Examine the material below. Gather every line in which the string "before" appears.
....................
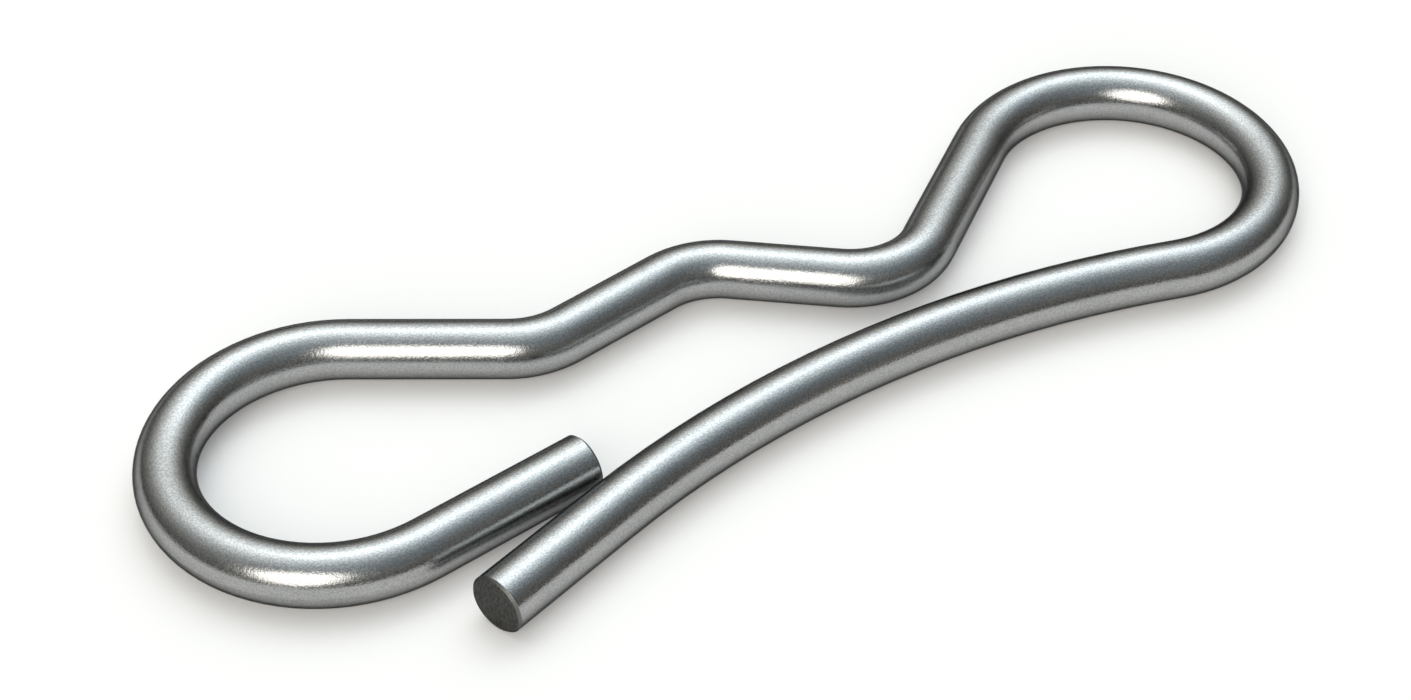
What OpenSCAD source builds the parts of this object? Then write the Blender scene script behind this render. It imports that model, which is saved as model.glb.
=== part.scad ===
// Hitch R clip pin: one round spring wire, bent in one plane, with a loop at each end.
// The straight end of the long leg goes through the cross hole of a shaft, and the spring
// leg snaps over the shaft and holds it in the seat under the crest bend.
//
// The clip lies flat with its lowest line at z = 0. X runs along the line of the two loop
// centres, away from the cut ends. All sizes are in mm, and angles in degrees. The radii of
// the loops and of the three bends are inside ones, and every gap is clear of the wire.

/* [Wire] */
// Diameter of the spring wire
wire_d = 5; // [4:0.1:5.6]
// Bevel on the rim of both cut ends
edge_break = 0.2; // [0.1:0.05:0.5]

/* [Loops] */
// Distance between the two loop centres
loop_pitch = 75.6; // [72:0.1:80]
// Inside radius of both loops
loop_in_r = 10.6; // [9.5:0.1:12]

/* [Long leg] */
// Radius of the leg's gentle bow, to the middle of the wire
bow_r = 92.5; // [80:0.5:130]
// How far the bow runs on past the short leg's tip before the leg turns straight
bow_past_tip = 2.3; // [1:0.1:6]
// Length of the straight end that enters the cross hole, to its cut face
lead_len = 13.1; // [9:0.1:18]

/* [Short leg] */
// Angle of the short leg to the line of the loop centres
short_leg_angle = 10.6; // [8:0.1:13]
// Length of the straight short leg, from the near loop to its cut face
short_leg_len = 15.1; // [12:0.1:17]
// Clear gap from the corner of the short leg's tip to the long leg
tip_gap = 0.45; // [0.3:0.05:1.5]

/* [Spring leg] */
// Inside radius of the three bends
bend_in_r = 4.9; // [4:0.1:6]
// Position of the pinch bend along X, from midway between the loops
pinch_x = 13.1; // [12:0.1:15]
// Clear gap from the pinch bend to the long leg, which the shaft snaps through
pinch_gap = 3.6; // [2.5:0.05:5]
// Position of the crest bend over the shaft along X
crest_x = -3.2; // [-4.5:0.1:-1.5]
// Clear height of the shaft seat, from the long leg up to the crest bend
crest_gap = 13; // [12:0.05:14.5]
// Position of the shoulder bend beside the shaft along X
shoulder_x = -16.5; // [-18.5:0.1:-15]
// Clear height from the long leg up to the shoulder bend
shoulder_gap = 12.8; // [11.5:0.05:14]

/* [Hidden] */
$fn = 96;
wire_r = wire_d / 2;
loop_r = loop_in_r + wire_r;
bend_r = bend_in_r + wire_r;
longest_bend = 150;

function unit(a) = [cos(a), sin(a)];
// The unit vector to the right of a heading.
function right(a) = [sin(a), -cos(a)];
function bearing(v) = atan2(v[1], v[0]);
function full_turn(a) = a < 0 ? a + 360 : a;
// The lower crossing of two circles, the first of which lies to the left.
function lower_crossing(a, ra, b, rb) =
    let (d = norm(b - a), t = (ra * ra - rb * rb + d * d) / (2 * d))
    a + t * unit(bearing(b - a)) + sqrt(ra * ra - t * t) * right(bearing(b - a));
// Height of a point at x that lies a distance d from the middle of the bow.
function over_bow(x, d) = bow_c[1] + sqrt(d * d - (x - bow_c[0]) * (x - bow_c[0]));
// The straight that joins two bends which turn opposite ways: its heading and its length.
// The turn is 1 where the first bend goes left, and -1 where it goes right.
function tie_heading(a, ra, b, rb, turn) =
    full_turn(bearing(b - a) + turn * asin((ra + rb) / norm(b - a)));
function tie_len(a, ra, b, rb) = sqrt(pow(norm(b - a), 2) - pow(ra + rb, 2));

near_c = [-loop_pitch / 2, 0];
far_c = [loop_pitch / 2, 0];

// The short leg's cut face, and its corner beside the long leg.
short_end = near_c + loop_r * right(short_leg_angle) + short_leg_len * unit(short_leg_angle);
short_corner = short_end + wire_r * right(short_leg_angle);

// The bow runs into the far loop and passes the short leg's corner at the tip gap.
bow_c = lower_crossing(short_corner, bow_r + wire_r + tip_gap, far_c, bow_r + loop_r);
bow_to = bearing(far_c - bow_c);
bow_from = bearing(short_corner - bow_c) + bow_past_tip / bow_r * 180 / PI;

// The long leg's heading and the middle of its cut face.
lead_angle = bow_from - 90;
lead_end = bow_c + bow_r * unit(bow_from) - lead_len * unit(lead_angle);

// Middles of the three bends, each set by its clear gap from the long leg.
pinch_c = [pinch_x, over_bow(pinch_x, bow_r + wire_d + pinch_gap + bend_r)];
crest_c = [crest_x, over_bow(crest_x, bow_r + wire_d + crest_gap - bend_r)];
shoulder_c = [shoulder_x, over_bow(shoulder_x, bow_r + wire_d + shoulder_gap + bend_r)];

// Headings along the spring leg: into the pinch, to the crest, past it, into the near loop.
head_1 = tie_heading(far_c, loop_r, pinch_c, bend_r, 1);
head_2 = tie_heading(pinch_c, bend_r, crest_c, bend_r, -1);
head_3 = tie_heading(crest_c, bend_r, shoulder_c, bend_r, 1);
head_4 = tie_heading(shoulder_c, bend_r, near_c, loop_r, -1);

// The lengths of wire meet exactly where the sine and cosine of a turn are both whole
// millionths, so each turn is trimmed to the nearest such angle, by hundredths of a degree.
function misfit(c) = let (s = sqrt(1e12 - c * c)) abs(s - round(s));
function trimmed(a) =
    let (near = [for (k = [-60:60]) round(cos(a) * 1e6) + k],
         off = [for (c = near) misfit(c)])
    sign(a) * acos(near[search(min(off), off)[0]] / 1e6);

// The clip's reach across X: the far loop's outside, and the rim of the long leg's cut end.
y_top = loop_r + wire_r;
y_low = min(-y_top, (lead_end + edge_break * unit(lead_angle) + wire_r * right(lead_angle))[1]);

assert(bend_in_r > wire_r / 2, "the bends are too sharp for the wire");
assert(norm(crest_c - pinch_c) > 2 * bend_r + 0.5, "the pinch and crest bends run together");
assert(norm(crest_c - shoulder_c) > 2 * bend_r + 0.5, "the crest and shoulder bends run together");

// The wire is drawn from one cut end to the other. Each length starts where the last one
// stopped, heads along its own X, and hands the place it has reached to its children.

// A straight length.
module straight(len) {
    rotate([0, 90, 0]) cylinder(h = len, r = wire_r);
    translate([len, 0, 0]) children();
}

// The bevelled rim of a cut end, from radius r1 to radius r2.
module rim(r1, r2) {
    rotate([0, 90, 0]) cylinder(h = edge_break, r1 = r1, r2 = r2);
    translate([edge_break, 0, 0]) children();
}

// Carries its children round a bend of radius r, to the left where angle is above 0.
module round_bend(r, angle) {
    side = sign(angle) * r;
    translate([0, side, 0]) rotate([0, 0, angle]) translate([0, -side, 0]) children();
}

// Everything ahead of the place the wire has reached, as far as a bend of radius r goes.
module ahead(r) {
    translate([0, -3 * r, -3 * r]) cube(6 * r);
}

// A bent length: the part of a ring between two square cuts. A long one is made in two.
module bend(r, angle) {
    if (abs(angle) > longest_bend)
        bend(r, angle / 2) bend(r, angle / 2) children();
    else {
        turn = trimmed(angle);
        difference() {
            intersection() {
                translate([0, sign(turn) * r, 0])
                    rotate_extrude() translate([r, 0]) circle(r = wire_r);
                ahead(r);
            }
            round_bend(r, turn) ahead(r);
        }
        round_bend(r, turn) children();
    }
}

// The long leg: its straight end, then the gentle bow up to the far loop.
module long_leg() {
    rim(wire_r - edge_break, wire_r) straight(lead_len - edge_break)
        bend(bow_r, bow_to - bow_from) children();
}

// The far loop, which turns the wire back towards the shaft.
module far_loop() {
    bend(loop_r, head_1 - bow_to + 90) children();
}

// The spring leg: the pinch, crest and shoulder bends, joined by straights.
module spring_leg() {
    straight(tie_len(far_c, loop_r, pinch_c, bend_r)) bend(bend_r, head_2 - head_1)
        straight(tie_len(pinch_c, bend_r, crest_c, bend_r)) bend(bend_r, head_3 - head_2)
            straight(tie_len(crest_c, bend_r, shoulder_c, bend_r)) bend(bend_r, head_4 - head_3)
                straight(tie_len(shoulder_c, bend_r, near_c, loop_r)) children();
}

// The near loop, which turns the wire in to the short leg.
module near_loop() {
    bend(loop_r, short_leg_angle + 360 - head_4) children();
}

// The short leg, whose tip stops beside the long leg.
module short_leg() {
    straight(short_leg_len - edge_break) rim(wire_r, wire_r - edge_break);
}

// The whole clip.
module wire_clip() {
    color([0.46, 0.465, 0.465])
        translate([lead_end[0], lead_end[1] - (y_top + y_low) / 2, wire_r])
            rotate([0, 0, lead_angle])
                long_leg() far_loop() spring_leg() near_loop() short_leg();
}

wire_clip();
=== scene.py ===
"""Looks of a hitch R clip pin: one round spring-steel wire that lies flat on a pale floor.

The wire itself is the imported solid. This script gives it a drawn-wire steel, a plain studio
and the camera.
"""

import math

import bpy
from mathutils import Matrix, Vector

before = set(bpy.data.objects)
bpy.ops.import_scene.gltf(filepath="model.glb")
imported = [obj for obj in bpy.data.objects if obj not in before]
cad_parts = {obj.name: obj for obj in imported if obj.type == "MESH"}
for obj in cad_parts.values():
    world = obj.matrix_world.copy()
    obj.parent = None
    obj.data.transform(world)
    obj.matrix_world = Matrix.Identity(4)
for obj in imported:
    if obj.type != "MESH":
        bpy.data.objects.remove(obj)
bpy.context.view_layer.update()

MM = 0.001
WIRE_RADIUS = 2.5  # in mm

# The camera: where it stands, what it looks at, and its lens on a 36 mm sensor.
CAMERA_AT = Vector((-89.593, -152.452, 153.108)) * MM
CAMERA_AIM = Vector((-5.720, 1.043, 2.5)) * MM
CAMERA_LENS = 71.425
SENSOR_WIDTH = 36.0
CLIP_NEAR, CLIP_FAR = 0.005, 20.0

# The two cut faces, in mm: the middle of each, and the way it faces.
CUT_ENDS = (
    ((-33.469, -17.098, 2.5), (-0.932814, -0.360358, 0.0)),
    ((-20.548, -6.341, 2.5), (0.982935, 0.183951, 0.0)),
)
# What belongs to a cut end, in mm: its reach from the middle of the face, and how far back
# from the face its bevel goes and the flat of it goes. Each fades from the first to the second.
CUT_REACH = (2.62, 2.58)
BEVEL_BACK = (-0.26, -0.16)
FLAT_BACK = (-0.03, -0.01)

# Colours of the steel, from its darker grain to its lighter, and of its sheared faces.
WALL_TONES = ((0.307, 0.313, 0.316, 1.0), (0.411, 0.411, 0.407, 1.0))
FACE_TONES = ((0.078, 0.078, 0.075, 1.0), (0.134, 0.134, 0.128, 1.0))
# The bevel round each cut face is the same steel, painted darker than the wall so that its
# highlight stays dim: painted shade.
BEVEL_PAINTED_SHADE = (0.15, 0.15, 0.145, 1.0)
EDGE_TINT = (0.12, 0.12, 0.12, 1.0)
WALL_ROUGHNESS = (0.175, 0.23)
CUT_ROUGHNESS = 0.42
RELIEF_DEPTH = 0.018 * MM
# The draw lines run along the wire: this much of a length along it counts in their pattern.
LINE_STRETCH = 0.05
# The shear lines of the cut faces run up and down: this much of a height counts.
SHEAR_STRETCH = 0.35

# The studio. Angles are in degrees: to the right of the camera's heading, and above the floor.
# Levels are against 1 for white.
SOFT_BOXES = (  # to the right, above, reach from middle to edge, level
    (25.0, 51.0, 65.0, 2.0),
    (-16.0, 64.0, 87.0, 2.75),
)
BOX_FALL = 3.4
LAMP_AT, LAMP_EDGE, LAMP_LEVEL = (-164.0, 30.5), (25.5, 19.0), 3.2
STRIP_AT, STRIP_EDGE, STRIP_LEVEL = (117.0, 7.0), (12.0, 3.0), 0.14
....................
■ **OUTPUT FOR THIS EXERCISE**
// How far the bow runs on past the short leg's tip before the leg turns straight
before = set(bpy.data.objects)
imported = [obj for obj in bpy.data.objects if obj not in before]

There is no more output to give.